As courts begin to address these issues, plaintiffs may wish to claim higher damages than the Tribunal previously awarded and push for an expansive interpretation of non-monetary restitution that would include systemic remedies and reinstatement.

D. Timing Concerns

Questions have been raised as to whether courts’ new power to award remedies for human rights infringements applies to claims that arose before the amendments to the Code came into force on June 30, 2008. This may cause problems for plaintiffs.

In a short endorsement, the Court of Appeal recently concluded that s. 46.1 of the Code creates a new substantive jurisdiction and that it should be read prospectively only (Dobreff v. Davenport, 2009 ONCA 8). However, the Tribunal has ruled in at least two cases that s. 34(11) may bar a Tribunal application even if the events leading to the civil action occurred before s. 46.1 came into force.
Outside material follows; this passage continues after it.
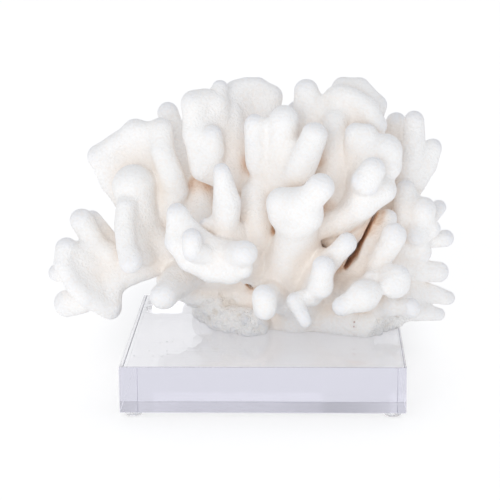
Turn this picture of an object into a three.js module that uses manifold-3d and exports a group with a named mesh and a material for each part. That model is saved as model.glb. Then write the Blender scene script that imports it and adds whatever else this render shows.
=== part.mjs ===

This inconsistency suggests that claimants who filed civil court actions seeking human rights damages for events arising before June 30, 2008 may be denied s. 46.1 remedies, but may also be barred from bringing Tribunal applications. This would leave them without a remedy for the infringement of their human rights. Individuals in this position may wish to argue that in light of the Court of Appeal decision, the Tribunal should now allow older applications to proceed.